**AIM**.
Quote the listing below in its entirety.

**GIVEN DATA**.
★ ★ ★ ★

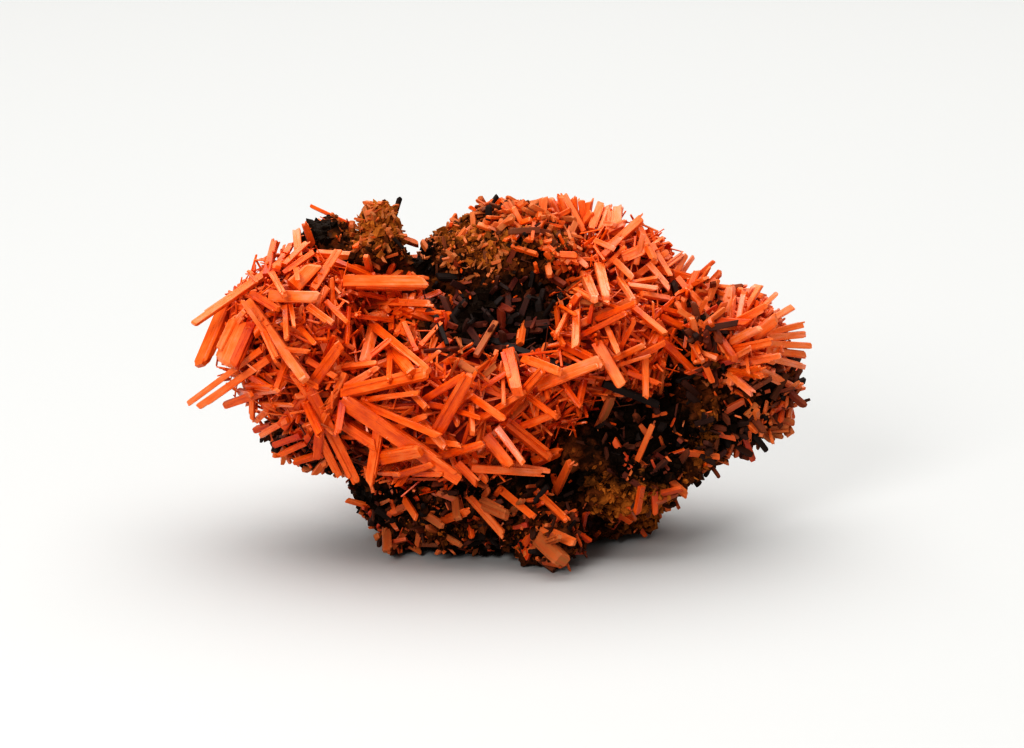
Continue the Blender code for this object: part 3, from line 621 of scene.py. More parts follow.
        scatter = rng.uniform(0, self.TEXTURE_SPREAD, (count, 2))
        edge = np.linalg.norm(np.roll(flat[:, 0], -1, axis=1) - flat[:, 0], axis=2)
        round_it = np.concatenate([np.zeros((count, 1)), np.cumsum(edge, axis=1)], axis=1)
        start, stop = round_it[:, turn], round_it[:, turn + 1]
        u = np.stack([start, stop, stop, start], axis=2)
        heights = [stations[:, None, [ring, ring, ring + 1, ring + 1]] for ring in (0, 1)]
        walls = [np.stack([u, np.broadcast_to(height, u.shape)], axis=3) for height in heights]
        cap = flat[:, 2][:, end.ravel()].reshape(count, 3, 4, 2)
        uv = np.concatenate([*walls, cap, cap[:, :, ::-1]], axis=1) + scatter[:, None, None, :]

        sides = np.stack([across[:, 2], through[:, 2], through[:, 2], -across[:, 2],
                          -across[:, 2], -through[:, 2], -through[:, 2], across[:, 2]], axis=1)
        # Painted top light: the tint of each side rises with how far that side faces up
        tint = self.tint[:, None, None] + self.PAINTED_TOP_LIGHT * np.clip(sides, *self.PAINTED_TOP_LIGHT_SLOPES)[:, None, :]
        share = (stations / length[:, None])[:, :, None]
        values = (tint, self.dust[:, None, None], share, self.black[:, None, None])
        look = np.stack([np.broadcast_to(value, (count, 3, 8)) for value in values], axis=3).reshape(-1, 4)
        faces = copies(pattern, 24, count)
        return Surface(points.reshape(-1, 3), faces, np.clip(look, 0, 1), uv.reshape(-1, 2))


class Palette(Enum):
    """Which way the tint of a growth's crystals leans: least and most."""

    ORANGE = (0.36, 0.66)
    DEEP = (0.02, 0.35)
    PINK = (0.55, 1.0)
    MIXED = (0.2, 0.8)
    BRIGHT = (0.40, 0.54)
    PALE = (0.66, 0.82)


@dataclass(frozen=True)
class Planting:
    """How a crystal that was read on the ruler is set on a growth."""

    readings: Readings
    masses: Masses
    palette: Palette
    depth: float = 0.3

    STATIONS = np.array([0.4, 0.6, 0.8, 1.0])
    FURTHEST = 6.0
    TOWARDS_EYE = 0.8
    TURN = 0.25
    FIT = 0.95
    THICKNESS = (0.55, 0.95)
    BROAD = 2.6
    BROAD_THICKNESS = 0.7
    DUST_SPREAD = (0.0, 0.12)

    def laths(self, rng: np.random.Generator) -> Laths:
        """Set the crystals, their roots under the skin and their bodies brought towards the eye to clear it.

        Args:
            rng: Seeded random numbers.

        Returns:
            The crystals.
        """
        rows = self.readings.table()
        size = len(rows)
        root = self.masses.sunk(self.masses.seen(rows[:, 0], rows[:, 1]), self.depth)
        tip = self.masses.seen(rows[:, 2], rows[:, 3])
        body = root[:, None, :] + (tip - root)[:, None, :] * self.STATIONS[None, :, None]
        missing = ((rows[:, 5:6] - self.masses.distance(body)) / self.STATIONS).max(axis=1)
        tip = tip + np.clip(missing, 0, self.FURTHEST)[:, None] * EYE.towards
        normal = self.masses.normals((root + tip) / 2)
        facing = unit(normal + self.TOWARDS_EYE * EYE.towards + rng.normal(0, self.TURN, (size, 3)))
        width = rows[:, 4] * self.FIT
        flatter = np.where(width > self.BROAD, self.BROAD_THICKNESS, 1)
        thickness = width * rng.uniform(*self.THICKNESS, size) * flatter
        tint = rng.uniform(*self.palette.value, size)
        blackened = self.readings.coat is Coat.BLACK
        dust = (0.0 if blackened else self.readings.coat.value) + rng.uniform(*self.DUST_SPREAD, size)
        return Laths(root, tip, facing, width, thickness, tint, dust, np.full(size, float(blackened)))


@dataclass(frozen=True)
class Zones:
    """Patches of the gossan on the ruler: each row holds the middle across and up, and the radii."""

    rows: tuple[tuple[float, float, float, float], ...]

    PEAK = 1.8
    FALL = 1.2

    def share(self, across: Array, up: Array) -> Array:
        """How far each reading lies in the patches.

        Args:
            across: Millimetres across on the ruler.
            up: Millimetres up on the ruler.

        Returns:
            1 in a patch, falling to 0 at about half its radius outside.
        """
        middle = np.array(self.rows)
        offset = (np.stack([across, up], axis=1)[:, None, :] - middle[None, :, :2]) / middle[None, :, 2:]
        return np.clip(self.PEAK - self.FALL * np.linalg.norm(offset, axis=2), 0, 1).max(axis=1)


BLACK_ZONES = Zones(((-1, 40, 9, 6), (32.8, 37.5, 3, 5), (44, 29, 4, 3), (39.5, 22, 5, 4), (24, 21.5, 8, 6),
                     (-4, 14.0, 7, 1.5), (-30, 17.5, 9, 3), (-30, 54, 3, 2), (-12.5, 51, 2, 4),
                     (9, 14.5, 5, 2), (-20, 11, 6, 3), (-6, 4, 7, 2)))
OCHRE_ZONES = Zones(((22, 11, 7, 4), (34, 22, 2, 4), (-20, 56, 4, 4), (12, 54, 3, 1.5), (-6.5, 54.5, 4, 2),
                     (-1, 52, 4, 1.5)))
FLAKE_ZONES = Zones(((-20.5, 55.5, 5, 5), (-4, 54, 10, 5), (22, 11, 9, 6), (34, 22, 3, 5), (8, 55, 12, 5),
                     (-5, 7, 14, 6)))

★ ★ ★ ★

**REPLY TO THE EXERCISE**.
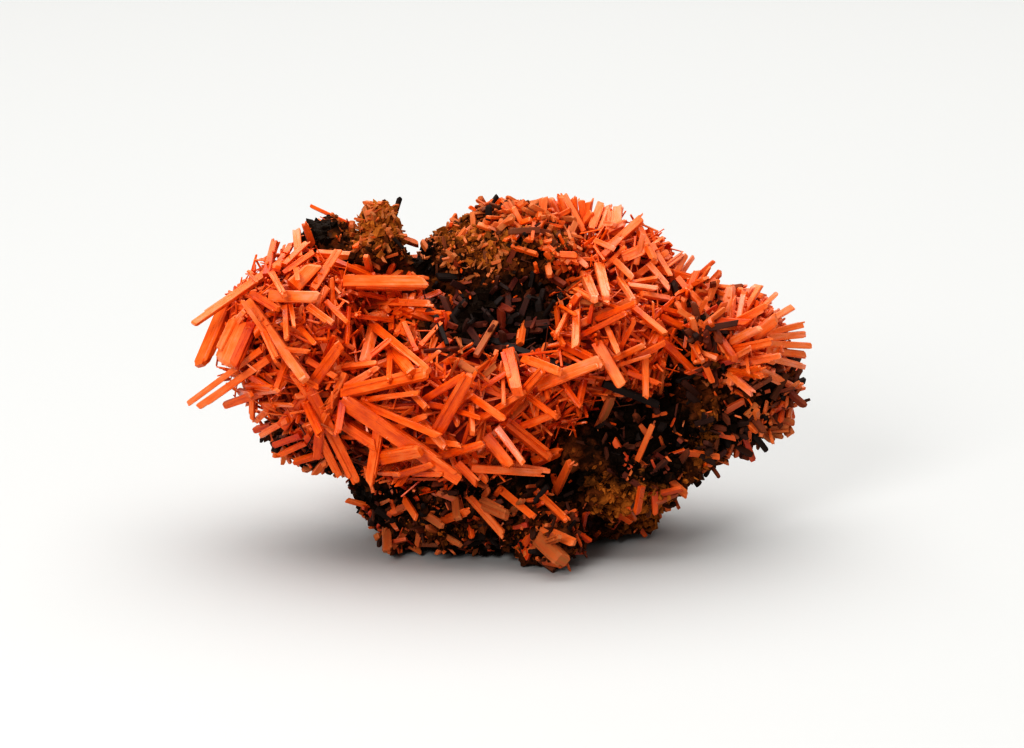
Continue the Blender code for this object: part 3, from line 621 of scene.py. More parts follow.
        scatter = rng.uniform(0, self.TEXTURE_SPREAD, (count, 2))
        edge = np.linalg.norm(np.roll(flat[:, 0], -1, axis=1) - flat[:, 0], axis=2)
        round_it = np.concatenate([np.zeros((count, 1)), np.cumsum(edge, axis=1)], axis=1)
        start, stop = round_it[:, turn], round_it[:, turn + 1]
        u = np.stack([start, stop, stop, start], axis=2)
        heights = [stations[:, None, [ring, ring, ring + 1, ring + 1]] for ring in (0, 1)]
        walls = [np.stack([u, np.broadcast_to(height, u.shape)], axis=3) for height in heights]
        cap = flat[:, 2][:, end.ravel()].reshape(count, 3, 4, 2)
        uv = np.concatenate([*walls, cap, cap[:, :, ::-1]], axis=1) + scatter[:, None, None, :]

        sides = np.stack([across[:, 2], through[:, 2], through[:, 2], -across[:, 2],
                          -across[:, 2], -through[:, 2], -through[:, 2], across[:, 2]], axis=1)
        # Painted top light: the tint of each side rises with how far that side faces up
        tint = self.tint[:, None, None] + self.PAINTED_TOP_LIGHT * np.clip(sides, *self.PAINTED_TOP_LIGHT_SLOPES)[:, None, :]
        share = (stations / length[:, None])[:, :, None]
        values = (tint, self.dust[:, None, None], share, self.black[:, None, None])
        look = np.stack([np.broadcast_to(value, (count, 3, 8)) for value in values], axis=3).reshape(-1, 4)
        faces = copies(pattern, 24, count)
        return Surface(points.reshape(-1, 3), faces, np.clip(look, 0, 1), uv.reshape(-1, 2))


class Palette(Enum):
    """Which way the tint of a growth's crystals leans: least and most."""

    ORANGE = (0.36, 0.66)
    DEEP = (0.02, 0.35)
    PINK = (0.55, 1.0)
    MIXED = (0.2, 0.8)
    BRIGHT = (0.40, 0.54)
    PALE = (0.66, 0.82)


@dataclass(frozen=True)
class Planting:
    """How a crystal that was read on the ruler is set on a growth."""

    readings: Readings
    masses: Masses
    palette: Palette
    depth: float = 0.3

    STATIONS = np.array([0.4, 0.6, 0.8, 1.0])
    FURTHEST = 6.0
    TOWARDS_EYE = 0.8
    TURN = 0.25
    FIT = 0.95
    THICKNESS = (0.55, 0.95)
    BROAD = 2.6
    BROAD_THICKNESS = 0.7
    DUST_SPREAD = (0.0, 0.12)

    def laths(self, rng: np.random.Generator) -> Laths:
        """Set the crystals, their roots under the skin and their bodies brought towards the eye to clear it.

        Args:
            rng: Seeded random numbers.

        Returns:
            The crystals.
        """
        rows = self.readings.table()
        size = len(rows)
        root = self.masses.sunk(self.masses.seen(rows[:, 0], rows[:, 1]), self.depth)
        tip = self.masses.seen(rows[:, 2], rows[:, 3])
        body = root[:, None, :] + (tip - root)[:, None, :] * self.STATIONS[None, :, None]
        missing = ((rows[:, 5:6] - self.masses.distance(body)) / self.STATIONS).max(axis=1)
        tip = tip + np.clip(missing, 0, self.FURTHEST)[:, None] * EYE.towards
        normal = self.masses.normals((root + tip) / 2)
        facing = unit(normal + self.TOWARDS_EYE * EYE.towards + rng.normal(0, self.TURN, (size, 3)))
        width = rows[:, 4] * self.FIT
        flatter = np.where(width > self.BROAD, self.BROAD_THICKNESS, 1)
        thickness = width * rng.uniform(*self.THICKNESS, size) * flatter
        tint = rng.uniform(*self.palette.value, size)
        blackened = self.readings.coat is Coat.BLACK
        dust = (0.0 if blackened else self.readings.coat.value) + rng.uniform(*self.DUST_SPREAD, size)
        return Laths(root, tip, facing, width, thickness, tint, dust, np.full(size, float(blackened)))


@dataclass(frozen=True)
class Zones:
    """Patches of the gossan on the ruler: each row holds the middle across and up, and the radii."""

    rows: tuple[tuple[float, float, float, float], ...]

    PEAK = 1.8
    FALL = 1.2

    def share(self, across: Array, up: Array) -> Array:
        """How far each reading lies in the patches.

        Args:
            across: Millimetres across on the ruler.
            up: Millimetres up on the ruler.

        Returns:
            1 in a patch, falling to 0 at about half its radius outside.
        """
        middle = np.array(self.rows)
        offset = (np.stack([across, up], axis=1)[:, None, :] - middle[None, :, :2]) / middle[None, :, 2:]
        return np.clip(self.PEAK - self.FALL * np.linalg.norm(offset, axis=2), 0, 1).max(axis=1)


BLACK_ZONES = Zones(((-1, 40, 9, 6), (32.8, 37.5, 3, 5), (44, 29, 4, 3), (39.5, 22, 5, 4), (24, 21.5, 8, 6),
                     (-4, 14.0, 7, 1.5), (-30, 17.5, 9, 3), (-30, 54, 3, 2), (-12.5, 51, 2, 4),
                     (9, 14.5, 5, 2), (-20, 11, 6, 3), (-6, 4, 7, 2)))
OCHRE_ZONES = Zones(((22, 11, 7, 4), (34, 22, 2, 4), (-20, 56, 4, 4), (12, 54, 3, 1.5), (-6.5, 54.5, 4, 2),
                     (-1, 52, 4, 1.5)))
FLAKE_ZONES = Zones(((-20.5, 55.5, 5, 5), (-4, 54, 10, 5), (22, 11, 9, 6), (34, 22, 3, 5), (8, 55, 12, 5),
                     (-5, 7, 14, 6)))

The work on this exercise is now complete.